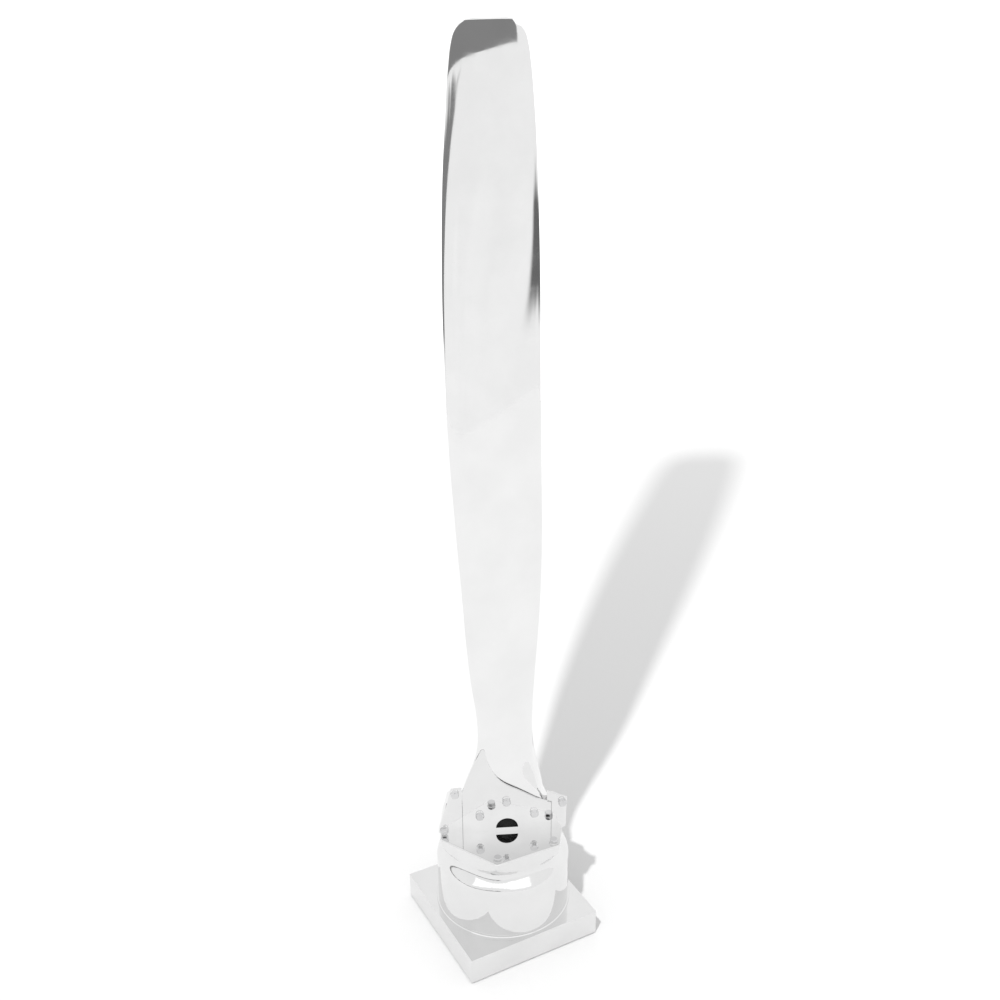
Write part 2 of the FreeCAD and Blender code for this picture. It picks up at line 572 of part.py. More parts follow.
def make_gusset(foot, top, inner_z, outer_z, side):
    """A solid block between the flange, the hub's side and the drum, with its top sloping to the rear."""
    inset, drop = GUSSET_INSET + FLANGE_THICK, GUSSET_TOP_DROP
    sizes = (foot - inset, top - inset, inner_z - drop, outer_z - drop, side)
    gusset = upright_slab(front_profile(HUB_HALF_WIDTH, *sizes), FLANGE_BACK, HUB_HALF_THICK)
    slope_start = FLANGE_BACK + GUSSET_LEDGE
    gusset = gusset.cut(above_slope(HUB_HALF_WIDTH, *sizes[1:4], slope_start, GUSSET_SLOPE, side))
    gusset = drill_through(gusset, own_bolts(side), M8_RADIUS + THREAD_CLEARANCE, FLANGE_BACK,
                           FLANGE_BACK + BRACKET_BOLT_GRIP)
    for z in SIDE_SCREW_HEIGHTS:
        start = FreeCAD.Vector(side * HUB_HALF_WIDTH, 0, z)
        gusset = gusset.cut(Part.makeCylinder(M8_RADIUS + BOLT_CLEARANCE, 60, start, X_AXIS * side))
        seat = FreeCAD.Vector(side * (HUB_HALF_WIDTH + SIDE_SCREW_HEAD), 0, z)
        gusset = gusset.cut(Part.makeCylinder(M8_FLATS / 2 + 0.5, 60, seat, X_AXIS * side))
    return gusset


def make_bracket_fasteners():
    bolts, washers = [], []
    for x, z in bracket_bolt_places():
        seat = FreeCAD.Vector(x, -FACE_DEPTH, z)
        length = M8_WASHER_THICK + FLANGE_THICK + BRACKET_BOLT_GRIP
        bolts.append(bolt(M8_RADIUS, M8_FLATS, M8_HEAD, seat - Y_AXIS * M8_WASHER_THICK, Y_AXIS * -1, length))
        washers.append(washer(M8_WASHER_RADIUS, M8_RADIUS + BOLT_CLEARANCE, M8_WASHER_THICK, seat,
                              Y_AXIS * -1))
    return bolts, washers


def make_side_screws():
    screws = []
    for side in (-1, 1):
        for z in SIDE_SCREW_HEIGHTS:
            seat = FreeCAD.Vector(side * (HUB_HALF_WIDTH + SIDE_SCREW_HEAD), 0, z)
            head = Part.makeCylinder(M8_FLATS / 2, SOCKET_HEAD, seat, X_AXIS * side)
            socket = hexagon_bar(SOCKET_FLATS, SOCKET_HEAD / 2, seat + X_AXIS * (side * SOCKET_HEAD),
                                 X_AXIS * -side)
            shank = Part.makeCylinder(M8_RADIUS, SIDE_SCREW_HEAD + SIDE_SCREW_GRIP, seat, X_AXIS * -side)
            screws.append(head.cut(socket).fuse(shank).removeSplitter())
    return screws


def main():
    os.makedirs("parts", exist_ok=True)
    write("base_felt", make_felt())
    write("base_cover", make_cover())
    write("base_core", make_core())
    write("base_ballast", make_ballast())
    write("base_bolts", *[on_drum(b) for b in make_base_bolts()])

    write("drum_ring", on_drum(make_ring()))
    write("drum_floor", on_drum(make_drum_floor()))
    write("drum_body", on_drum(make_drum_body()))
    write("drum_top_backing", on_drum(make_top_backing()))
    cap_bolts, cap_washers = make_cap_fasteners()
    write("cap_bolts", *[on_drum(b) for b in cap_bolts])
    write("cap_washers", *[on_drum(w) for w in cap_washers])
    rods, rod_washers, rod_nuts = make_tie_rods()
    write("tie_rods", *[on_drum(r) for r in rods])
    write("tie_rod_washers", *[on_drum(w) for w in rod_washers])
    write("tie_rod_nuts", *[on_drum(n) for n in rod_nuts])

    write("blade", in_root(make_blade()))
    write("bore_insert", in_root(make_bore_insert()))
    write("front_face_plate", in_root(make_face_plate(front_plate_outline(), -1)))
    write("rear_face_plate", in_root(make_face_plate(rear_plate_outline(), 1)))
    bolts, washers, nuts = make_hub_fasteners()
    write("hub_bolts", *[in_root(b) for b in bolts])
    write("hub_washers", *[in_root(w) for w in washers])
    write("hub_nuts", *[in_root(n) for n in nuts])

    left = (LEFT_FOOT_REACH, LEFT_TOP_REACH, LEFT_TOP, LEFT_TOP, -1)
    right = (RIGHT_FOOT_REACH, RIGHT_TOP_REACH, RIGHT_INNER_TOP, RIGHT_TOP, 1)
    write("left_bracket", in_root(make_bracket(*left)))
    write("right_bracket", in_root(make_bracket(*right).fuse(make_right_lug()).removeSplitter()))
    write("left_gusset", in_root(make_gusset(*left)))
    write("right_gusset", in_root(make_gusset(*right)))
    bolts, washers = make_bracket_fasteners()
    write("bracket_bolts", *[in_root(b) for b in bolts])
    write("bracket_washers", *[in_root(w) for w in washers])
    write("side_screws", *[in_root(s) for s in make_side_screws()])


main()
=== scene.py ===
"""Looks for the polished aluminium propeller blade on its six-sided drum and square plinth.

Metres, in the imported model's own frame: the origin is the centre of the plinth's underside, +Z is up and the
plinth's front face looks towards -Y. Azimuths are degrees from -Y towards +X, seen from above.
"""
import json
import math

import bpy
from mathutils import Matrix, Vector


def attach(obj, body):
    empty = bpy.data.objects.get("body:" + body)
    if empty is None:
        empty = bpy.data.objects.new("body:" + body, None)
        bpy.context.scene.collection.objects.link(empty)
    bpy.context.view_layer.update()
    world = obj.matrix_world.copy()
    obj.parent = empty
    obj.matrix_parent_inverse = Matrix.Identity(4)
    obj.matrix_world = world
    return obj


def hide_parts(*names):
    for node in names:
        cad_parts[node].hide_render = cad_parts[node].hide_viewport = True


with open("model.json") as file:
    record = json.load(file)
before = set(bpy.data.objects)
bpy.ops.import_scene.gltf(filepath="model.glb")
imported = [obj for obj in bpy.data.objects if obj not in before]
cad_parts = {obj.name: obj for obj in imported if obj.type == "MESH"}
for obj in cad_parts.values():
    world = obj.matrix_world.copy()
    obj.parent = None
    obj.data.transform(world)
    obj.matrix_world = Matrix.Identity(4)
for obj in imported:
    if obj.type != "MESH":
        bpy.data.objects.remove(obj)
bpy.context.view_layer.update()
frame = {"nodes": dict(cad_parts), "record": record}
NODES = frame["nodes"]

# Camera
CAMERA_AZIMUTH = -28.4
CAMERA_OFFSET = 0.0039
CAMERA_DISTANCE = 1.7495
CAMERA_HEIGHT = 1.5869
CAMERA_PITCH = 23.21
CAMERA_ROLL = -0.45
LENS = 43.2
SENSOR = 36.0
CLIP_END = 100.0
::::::
## Written instruction
Quote each line of the data above exactly as written.

## Exercise output
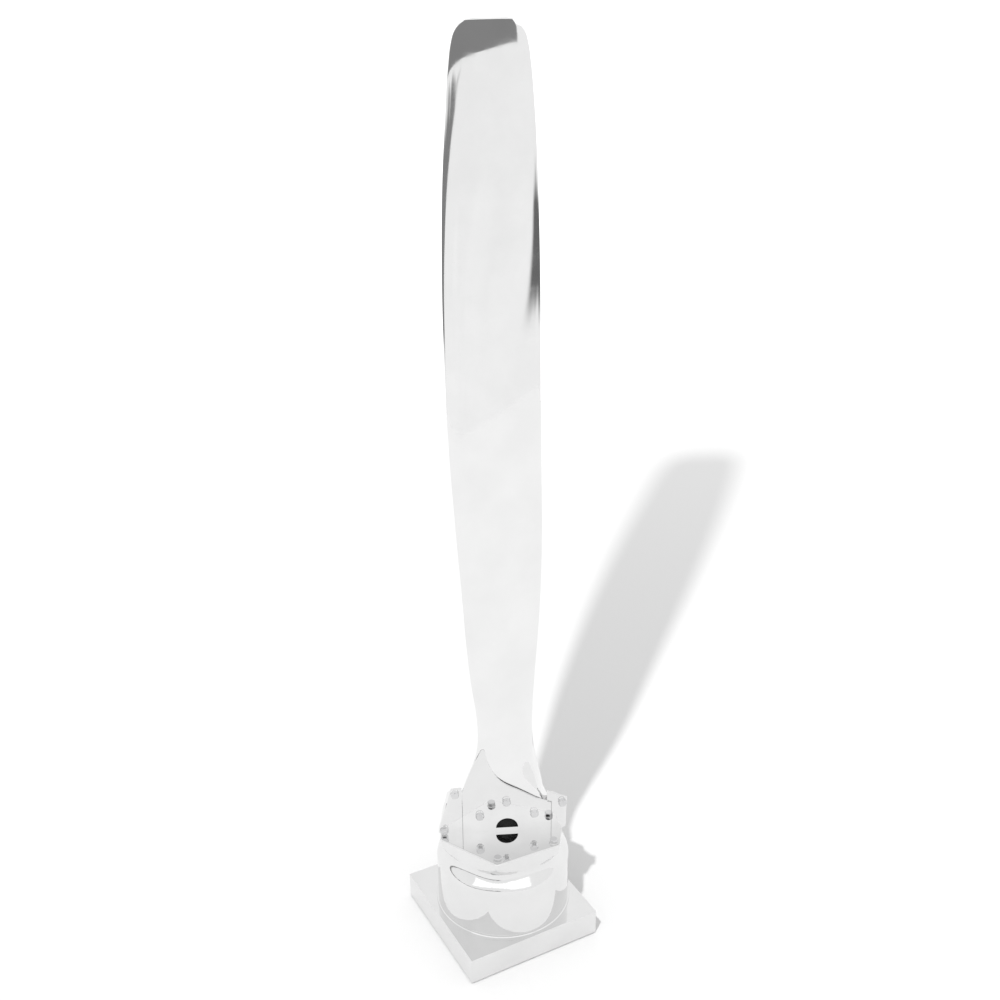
Write part 2 of the FreeCAD and Blender code for this picture. It picks up at line 572 of part.py. More parts follow.
def make_gusset(foot, top, inner_z, outer_z, side):
    """A solid block between the flange, the hub's side and the drum, with its top sloping to the rear."""
    inset, drop = GUSSET_INSET + FLANGE_THICK, GUSSET_TOP_DROP
    sizes = (foot - inset, top - inset, inner_z - drop, outer_z - drop, side)
    gusset = upright_slab(front_profile(HUB_HALF_WIDTH, *sizes), FLANGE_BACK, HUB_HALF_THICK)
    slope_start = FLANGE_BACK + GUSSET_LEDGE
    gusset = gusset.cut(above_slope(HUB_HALF_WIDTH, *sizes[1:4], slope_start, GUSSET_SLOPE, side))
    gusset = drill_through(gusset, own_bolts(side), M8_RADIUS + THREAD_CLEARANCE, FLANGE_BACK,
                           FLANGE_BACK + BRACKET_BOLT_GRIP)
    for z in SIDE_SCREW_HEIGHTS:
        start = FreeCAD.Vector(side * HUB_HALF_WIDTH, 0, z)
        gusset = gusset.cut(Part.makeCylinder(M8_RADIUS + BOLT_CLEARANCE, 60, start, X_AXIS * side))
        seat = FreeCAD.Vector(side * (HUB_HALF_WIDTH + SIDE_SCREW_HEAD), 0, z)
        gusset = gusset.cut(Part.makeCylinder(M8_FLATS / 2 + 0.5, 60, seat, X_AXIS * side))
    return gusset


def make_bracket_fasteners():
    bolts, washers = [], []
    for x, z in bracket_bolt_places():
        seat = FreeCAD.Vector(x, -FACE_DEPTH, z)
        length = M8_WASHER_THICK + FLANGE_THICK + BRACKET_BOLT_GRIP
        bolts.append(bolt(M8_RADIUS, M8_FLATS, M8_HEAD, seat - Y_AXIS * M8_WASHER_THICK, Y_AXIS * -1, length))
        washers.append(washer(M8_WASHER_RADIUS, M8_RADIUS + BOLT_CLEARANCE, M8_WASHER_THICK, seat,
                              Y_AXIS * -1))
    return bolts, washers


def make_side_screws():
    screws = []
    for side in (-1, 1):
        for z in SIDE_SCREW_HEIGHTS:
            seat = FreeCAD.Vector(side * (HUB_HALF_WIDTH + SIDE_SCREW_HEAD), 0, z)
            head = Part.makeCylinder(M8_FLATS / 2, SOCKET_HEAD, seat, X_AXIS * side)
            socket = hexagon_bar(SOCKET_FLATS, SOCKET_HEAD / 2, seat + X_AXIS * (side * SOCKET_HEAD),
                                 X_AXIS * -side)
            shank = Part.makeCylinder(M8_RADIUS, SIDE_SCREW_HEAD + SIDE_SCREW_GRIP, seat, X_AXIS * -side)
            screws.append(head.cut(socket).fuse(shank).removeSplitter())
    return screws


def main():
    os.makedirs("parts", exist_ok=True)
    write("base_felt", make_felt())
    write("base_cover", make_cover())
    write("base_core", make_core())
    write("base_ballast", make_ballast())
    write("base_bolts", *[on_drum(b) for b in make_base_bolts()])

    write("drum_ring", on_drum(make_ring()))
    write("drum_floor", on_drum(make_drum_floor()))
    write("drum_body", on_drum(make_drum_body()))
    write("drum_top_backing", on_drum(make_top_backing()))
    cap_bolts, cap_washers = make_cap_fasteners()
    write("cap_bolts", *[on_drum(b) for b in cap_bolts])
    write("cap_washers", *[on_drum(w) for w in cap_washers])
    rods, rod_washers, rod_nuts = make_tie_rods()
    write("tie_rods", *[on_drum(r) for r in rods])
    write("tie_rod_washers", *[on_drum(w) for w in rod_washers])
    write("tie_rod_nuts", *[on_drum(n) for n in rod_nuts])

    write("blade", in_root(make_blade()))
    write("bore_insert", in_root(make_bore_insert()))
    write("front_face_plate", in_root(make_face_plate(front_plate_outline(), -1)))
    write("rear_face_plate", in_root(make_face_plate(rear_plate_outline(), 1)))
    bolts, washers, nuts = make_hub_fasteners()
    write("hub_bolts", *[in_root(b) for b in bolts])
    write("hub_washers", *[in_root(w) for w in washers])
    write("hub_nuts", *[in_root(n) for n in nuts])

    left = (LEFT_FOOT_REACH, LEFT_TOP_REACH, LEFT_TOP, LEFT_TOP, -1)
    right = (RIGHT_FOOT_REACH, RIGHT_TOP_REACH, RIGHT_INNER_TOP, RIGHT_TOP, 1)
    write("left_bracket", in_root(make_bracket(*left)))
    write("right_bracket", in_root(make_bracket(*right).fuse(make_right_lug()).removeSplitter()))
    write("left_gusset", in_root(make_gusset(*left)))
    write("right_gusset", in_root(make_gusset(*right)))
    bolts, washers = make_bracket_fasteners()
    write("bracket_bolts", *[in_root(b) for b in bolts])
    write("bracket_washers", *[in_root(w) for w in washers])
    write("side_screws", *[in_root(s) for s in make_side_screws()])


main()
=== scene.py ===
"""Looks for the polished aluminium propeller blade on its six-sided drum and square plinth.

Metres, in the imported model's own frame: the origin is the centre of the plinth's underside, +Z is up and the
plinth's front face looks towards -Y. Azimuths are degrees from -Y towards +X, seen from above.
"""
import json
import math

import bpy
from mathutils import Matrix, Vector


def attach(obj, body):
    empty = bpy.data.objects.get("body:" + body)
    if empty is None:
        empty = bpy.data.objects.new("body:" + body, None)
        bpy.context.scene.collection.objects.link(empty)
    bpy.context.view_layer.update()
    world = obj.matrix_world.copy()
    obj.parent = empty
    obj.matrix_parent_inverse = Matrix.Identity(4)
    obj.matrix_world = world
    return obj


def hide_parts(*names):
    for node in names:
        cad_parts[node].hide_render = cad_parts[node].hide_viewport = True


with open("model.json") as file:
    record = json.load(file)
before = set(bpy.data.objects)
bpy.ops.import_scene.gltf(filepath="model.glb")
imported = [obj for obj in bpy.data.objects if obj not in before]
cad_parts = {obj.name: obj for obj in imported if obj.type == "MESH"}
for obj in cad_parts.values():
    world = obj.matrix_world.copy()
    obj.parent = None
    obj.data.transform(world)
    obj.matrix_world = Matrix.Identity(4)
for obj in imported:
    if obj.type != "MESH":
        bpy.data.objects.remove(obj)
bpy.context.view_layer.update()
frame = {"nodes": dict(cad_parts), "record": record}
NODES = frame["nodes"]

# Camera
CAMERA_AZIMUTH = -28.4
CAMERA_OFFSET = 0.0039
CAMERA_DISTANCE = 1.7495
CAMERA_HEIGHT = 1.5869
CAMERA_PITCH = 23.21
CAMERA_ROLL = -0.45
LENS = 43.2
SENSOR = 36.0
CLIP_END = 100.0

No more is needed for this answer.